Broad comedies starring A-list celebrities can either go into the category of “Wow, that was awesome,” or the one saying “Oh, jeez what were they thinking.” With the initial trailer for David Koepp’s Mortdecai, I was hopeful it was going to be the former, but the second trailer made me fear it was going to be the latter. You’ve got Johnny Depp mincing around being as stereotypically English as a human can possibly be, so for the movie to work, a sort of caper/detective story, it’d have to be pretty well judged if it’s going to work. And while it doesn’t work perfectly, I was surprised that the mincing actually became pretty funny after awhile.
Based on the comic novel series by English art-dealer, actor, sci-fi editor, and champion swordsman Kyril Bonfiglioli, Mortdecai is strange sort of throwback to the kind of storytelling they did quite a lot of in the 1960s, a farcical high-society comedy masquerading as a caper film. It’s certainly difficult to attempt a story like this keeping all the nuances while still setting it in modern day. There’s really very little modern about the people in it; in fact, they’re basically the stuffiest upper-class twits you’d ever care to see, the kind of folks would make the Monty Python lads say, “Wowzers, that’s pretty over the top.”
The story follows wealthy art dealer Charlie Mortdecai (Depp), who is not so much wealthy anymore as he is living like he is. He’s old money, from a long line of Mortdecais, but he owes the British government an exorbitant amount of money, and as much as he attempts to rip people off by over-selling them art, he’s pretty much flat broke. His marriage to his with-it wife Johanna (Gwyneth Paltrow) is getting rocky because of the finances, and because he’s grown a silly mustache. When an art restorer working on a priceless Goya painting gets stolen, Mortdecai is called in to help by his former school chum and continued romantic rival Martland (Ewan McGregor) of MI-5 to help find the missing painting. This takes him all over both the underground art world and the actual world, where his unbelievable prissiness would have surely gotten him killed if not for his long-suffering, ever-faithful, seemingly indestructible manservant Jock (Paul Bettany), who has a penchant for sleeping with women everywhere he goes and sounds like he belongs in a Guy Ritchie film.
Mortdecai hearkens back to the zany madcap movies that went for big, absurd laughs and weren’t always the most successful at them. Depp spends most of the movie mugging for the camera, which is something he tends to do when playing the ever-sillier array of characters on his resume. Say what you will about Depp these days, he does certainly have good comic timing and the ability to play characters who are, at once, out of their depth but also totally unscrupulous. Mortdecai is an anti-hero, and not really a particularly likable one, but there is a certain charm to him. Bettany really shines, though, playing the muscly thug whose whole being seems in sharp contrast to Mortdecai’s, but who is still loyal to a fault. McGregor also had his fair share of laughs through his hopeless puppy-dog devotion to Paltrow’s character and his distaste for Mortdecai in all ways. Other cast members, including Jeff Goldblum and Olivia Munn, are pretty much wasted, however.

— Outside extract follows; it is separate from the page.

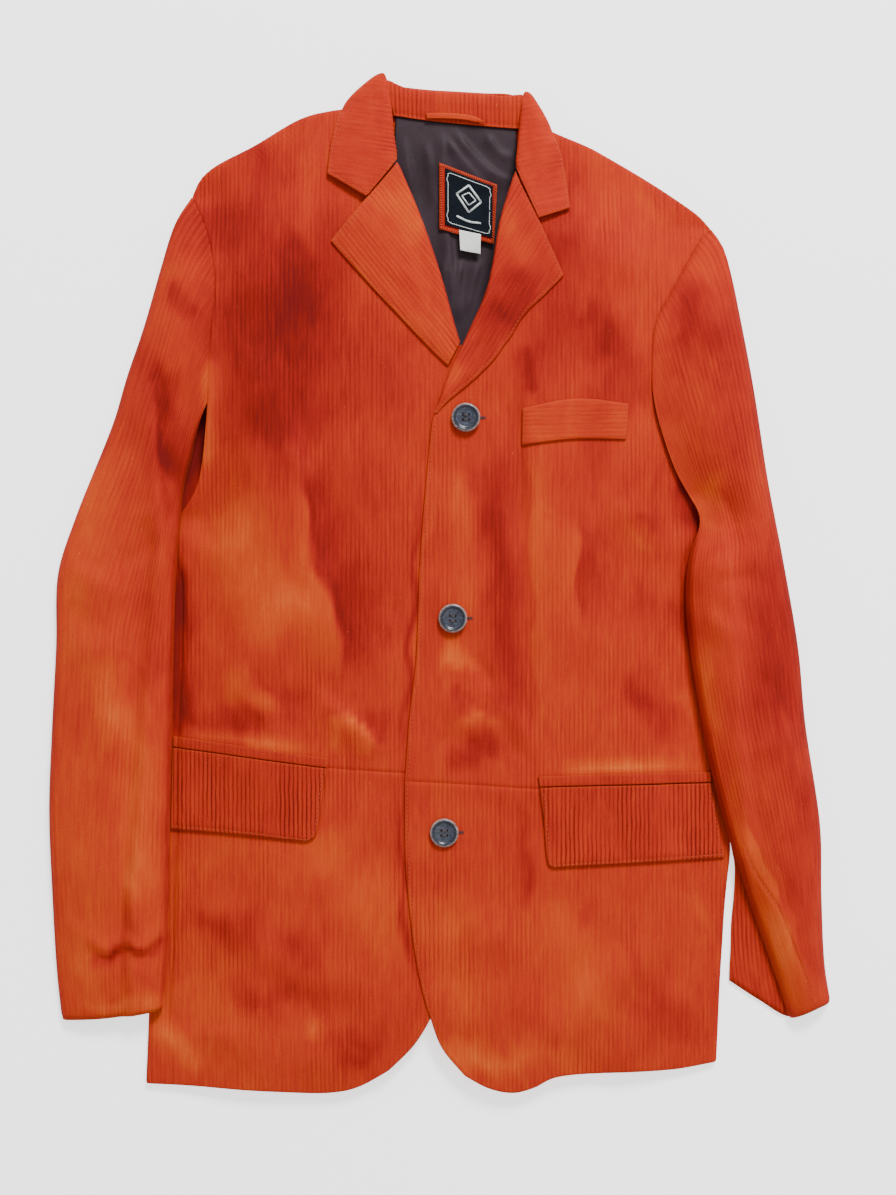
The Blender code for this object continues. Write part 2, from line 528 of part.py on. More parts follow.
def make_collar_stand():
    us, vs = stations(10), np.array([0, 0.35, 0.65, 0.82, 0.95, 1.0])
    seam = smooth(BACK_NECK[2:7])
    roll = smooth([(-41, 392.5), (-28, 386.6), (-12, 384), (25, 382), (49.5, 380), (61.5, 381)])
    x, y = patch(seam, roll, np.array([seam[0], roll[0]]), np.array([seam[-1], roll[-1]]), us, vs)
    cloth("collar_stand", x, y, np.repeat(np.array(STAND_Z)[:, None], len(us), 1), SUEDE, face_up=(1, 5))
    line = smooth([(-11, 363.4), (5, 363.2), (20, 362), (35, 358.6)])
    x = np.array([line[:, 0], line[:, 0]])
    y = np.array([line[:, 1] - LOOP_HALF_WIDTH, line[:, 1] + LOOP_HALF_WIDTH])
    z = np.full(x.shape, STAND_Z[1] + SEAM + LOOP_CLOTH + 0.2)
    cloth("hanger_loop", x[:, ::4], y[:, ::4], z[:, ::4], SUEDE, LOOP_CLOTH)


def lying(name, low, high, front_z, us, vs, thickness=CLOTH, first=None, last=None):
    """A piece that lies on a front: its points are the front's own, moved out."""
    first = np.array([low[0], high[0]]) if first is None else first
    last = np.array([low[-1], high[-1]]) if last is None else last
    x, y = patch(low, high, first, last, us, vs)
    cloth(name, x, y, front_z(x, y) + POCKET_LIE + thickness, SUEDE, thickness, face_up=(1, 1))


def make_pockets():
    outer_us = (2, 5, 9, 14, 20)
    us = stations(6, outer_us, (), 122)
    low = smooth([(-209.4, -130), (-150, -137), (-88, -145)])
    high = smooth([(-209, -121.5), (-150, -129), (-88, -137.5)])
    lying("welt_right", low, high, right_front_z, us, stations(1))
    left_us = stations(6, (), outer_us, 136)
    low = smooth([(77, -159.5), (140, -158.3), (212, -157.5)])
    high = smooth([(76, -151.5), (140, -150), (212, -149.6)])
    lying("welt_left", low, high, left_front_z, left_us, stations(1))
    lying("flap_right", smooth([(-210.8, -194), (-150, -197.5), (-104, -202)]),
          smooth([(-209.6, -130.6), (-150, -137.6), (-88, -145.6)]), right_front_z, us, stations(4),
          FLAP_CLOTH, last=smooth([(-104, -202), (-98, -199), (-95, -192), (-92, -170), (-88, -145.6)]))
    lying("flap_left", smooth([(87, -222), (150, -219), (222.6, -216)]),
          smooth([(77, -160.2), (140, -159), (212, -158.2)]), left_front_z, left_us, stations(4),
          FLAP_CLOTH, first=smooth([(87, -222), (83.5, -219), (82, -210), (80.5, -190), (77, -160.2)]))
    lying("chest_welt", smooth([(62.4, 104.5), (105, 109.5), (144, 109.5)]),
          smooth([(63, 133), (105, 140.6), (146, 137)]), left_front_z, stations(5), stations(2))


LABEL_BORDER = [(-1, 275.5), (42, 263.5), (44.5, 310), (-1, 327)]
LABEL = [(3.6, 278.6), (40.4, 268), (41, 308.6), (3.6, 322.4)]
SIZE_TAG = [(15.2, 257), (31.4, 253), (32.2, 271), (14.4, 275)]


def make_labels():
    def quad(name, corners, top, finish, thickness):
        a, b, c, d = (np.array(corner, float) for corner in corners)
        x, y = patch(np.array([a, b]), np.array([d, c]), np.array([a, d]), np.array([b, c]),
                     stations(2), stations(3))
        cloth(name, x, y, lining_z(x, y) + top, finish, thickness)

    border_top = LABEL_LIE + BORDER_CLOTH
    label_top = border_top + SEAM + LABEL_CLOTH
    quad("label_border", LABEL_BORDER, border_top, SUEDE, BORDER_CLOTH)
    quad("label", LABEL, label_top, LABEL_FACE, LABEL_CLOTH)
    quad("size_tag", SIZE_TAG, label_top + SEAM + LABEL_CLOTH, TAG, LABEL_CLOTH)


# Buttons --------------------------------------------------------------------------------------------------

BUTTONS = [(19.7, 125.8), (9.6, -28.9), (3.0, -195.0)]
# Half section of a button, from the top's middle down the outer side to the underside's middle (r, z).
BUTTON_SECTION = [(0, 2.9), (7.6, 2.9), (8.3, 3.7), (9.6, BUTTON_THICK), (10.8, 3.5), (BUTTON_R, 2.4),
                  (10.6, 1.0), (8.0, 0.2), (5.0, 0.0), (0, 0.0)]


def make_button(number, x, y):
    angles = np.linspace(0, 2 * math.pi, 24, endpoint=False)
    seat = BUTTON_R / 2
    z = float(left_front_z(x + seat * np.cos(angles), y + seat * np.sin(angles)).max()) + SEAM
    mesh = bpy.data.meshes.new(f"button_{number}")
    section = bmesh.new()
    points = [section.verts.new((r * MM, 0, h * MM)) for r, h in BUTTON_SECTION]
    for upper, lower in zip(points[:-1], points[1:]):
        section.edges.new((upper, lower))
    section.to_mesh(mesh)
    section.free()
    made = bpy.data.objects.new(f"button_{number}", mesh)
    GARMENT.objects.link(made)
    mesh.materials.append(HORN)
    made.location = ((x - CENTRE_X) * MM, (y - CENTRE_Y) * MM, z * MM)
    turn = made.modifiers.new("turn", "SCREW")
    turn.steps = turn.render_steps = 28
    turn.use_merge_vertices = True
    turn.merge_threshold = 0.00005
    turn.use_smooth_shade = True
    for corner in range(4):
        angle = math.radians(45 + 90 * corner)
        bpy.ops.mesh.primitive_cylinder_add(
            vertices=10, radius=BUTTON_HOLE_R * MM, depth=3 * BUTTON_THICK * MM,
            location=((x - CENTRE_X + BUTTON_HOLE_OUT * math.cos(angle)) * MM,
                      (y - CENTRE_Y + BUTTON_HOLE_OUT * math.sin(angle)) * MM, z * MM))
        cutter = bpy.context.object
        cutter.name = f"button_{number}_hole_{corner + 1}"
        for owner in list(cutter.users_collection):
            owner.objects.unlink(cutter)
        CUTTERS.objects.link(cutter)
        cutter.hide_render = True
        cutter.display_type = "WIRE"
        cut = made.modifiers.new(f"hole_{corner + 1}", "BOOLEAN")
        cut.operation = "DIFFERENCE"
        cut.object = cutter


clear_scene()
GARMENT, CUTTERS = collection("suede_jacket"), collection("cutters")
SUEDE = material("ribbed_suede", (0.55, 0.09, 0.025), 0.95)
LINING = material("satin_lining", (0.052, 0.03, 0.038), 0.45)
LABEL_FACE = material("label_leather", (0.012, 0.016, 0.022), 0.6)
TAG = material("tag_ribbon", (0.75, 0.75, 0.72), 0.8)
HORN = material("button_resin", (0.07, 0.085, 0.12), 0.35)

make_back()
make_lining()
make_fronts()
make_sleeves()
make_lapels()
make_collar_fall()
make_collar_stand()
make_pockets()
make_labels()
for number, (button_x, button_y) in enumerate(BUTTONS, 1):
    make_button(number, button_x, button_y)
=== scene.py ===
"""The looks of a ribbed suede jacket that lies flat on its back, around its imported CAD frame.

Tables hold millimetres in the jacket's own plane; meshes hold metres. "right" and "left" are the wearer's.
Each cut piece is a fine grid on the same outline and height rule as its CAD solid, with ribs and creases.
"""

import json
import math
import random

import bmesh
import bpy
import numpy as np
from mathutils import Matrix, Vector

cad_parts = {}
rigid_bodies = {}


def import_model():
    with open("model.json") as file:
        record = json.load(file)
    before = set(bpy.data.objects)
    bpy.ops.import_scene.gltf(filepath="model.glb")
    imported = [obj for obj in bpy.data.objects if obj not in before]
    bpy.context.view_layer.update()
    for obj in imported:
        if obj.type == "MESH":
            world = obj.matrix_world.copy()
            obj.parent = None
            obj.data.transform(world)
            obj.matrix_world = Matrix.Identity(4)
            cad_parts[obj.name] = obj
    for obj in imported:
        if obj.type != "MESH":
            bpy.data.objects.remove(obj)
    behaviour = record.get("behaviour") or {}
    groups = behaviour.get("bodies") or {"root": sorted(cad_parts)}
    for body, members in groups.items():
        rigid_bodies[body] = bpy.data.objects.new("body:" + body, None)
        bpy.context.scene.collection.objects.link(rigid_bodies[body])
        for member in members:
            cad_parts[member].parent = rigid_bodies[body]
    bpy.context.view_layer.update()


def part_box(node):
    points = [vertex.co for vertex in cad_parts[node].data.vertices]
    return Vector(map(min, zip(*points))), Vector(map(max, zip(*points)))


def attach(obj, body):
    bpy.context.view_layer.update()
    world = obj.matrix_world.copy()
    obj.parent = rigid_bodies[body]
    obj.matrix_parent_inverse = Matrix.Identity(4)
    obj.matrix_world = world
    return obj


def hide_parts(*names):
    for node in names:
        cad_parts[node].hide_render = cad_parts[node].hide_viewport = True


MM = 0.001

# Sizes ---

CLOTH, FLAP_CLOTH, SATIN = 1.8, 2.4, 1.0  # walls of the suede, of a doubled flap and of the lining
BORDER_CLOTH, LABEL_CLOTH, LOOP_CLOTH = 1.2, 1.0, 1.2
SEAM, ARM_SEAM = 0.02, 0.1  # gaps at the body's seams and at the armholes
LIE, POCKET_LIE = 0.5, 0.7  # gap under a piece that lies on another, and under the pockets' pieces
OVER = CLOTH + LIE  # rise of one layer's face over the face of the next
BACK_TOP = CLOTH
EDGE_Z = BACK_TOP + 1.85  # a front's face where it's sewn to the back
PRESSED_Z = 5.0  # a front's face where a sleeve lies on it
SLEEVE_LIFT = PRESSED_Z + 2.5 * LIE
ARMHOLE_RISE, NECK_RAISE, SLEEVE_LOFT = 15.0, 2.4, 21.0
SPARE = 3.0  # a front stays pressed this far past the sleeve on it
ROLL_INSET = CLOTH + 2.2  # a front stops this far inside its roll line
RIB_PITCH, RIB_HEIGHT = 3.4, 0.22
TURN_DROP, TURN_WAY = 0.95, 2.6  # a turned edge's drop, and how far in it reaches
SEAM_RIDGE, SEAM_DIP, STITCH_DIP, STITCH_PUFF = 0.2, 0.4, 0.32, 0.25  # heights beside seams and stitches
STITCH_INSET, STITCH_STEP, STITCH_LENGTH, THREAD_R = 2.4, 3.4, 2.1, 0.24
ACROSS, ALONG = 0.8, 4.3  # grid steps across and along the ribs
LEFT_PIT, RIGHT_PIT = 0.46, 0.36  # share of the armhole below the sleeve's head
PIT_SHARE = 0.58  # the part of a sleeve's length that lies below the pit
INNER_LAP = 1.2  # how far a sleeve's inner edge laps over the body's side
SLEEVE_RIBS, LAPEL_RIBS = 0.8, 0.42
UNDER_RIBS = {"right": 0.5, "left": 1.0}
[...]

While certainly not a work of comic-action genius — in fact most of the action scenes (the few that there are) aren’t particularly well done or choreographed really at all — I was surprised at how well it all seemed to hang together, how much the cast got the tone Koepp was trying to strike, and that I laughed as much as I did, usually at something completely pompous and out of touch said by Mortdecai himself. He’s a character of a bygone age of literature and film plopped down into this time and place but with no realization that anything is different. All in all, you could certainly do a lot worse for a January release.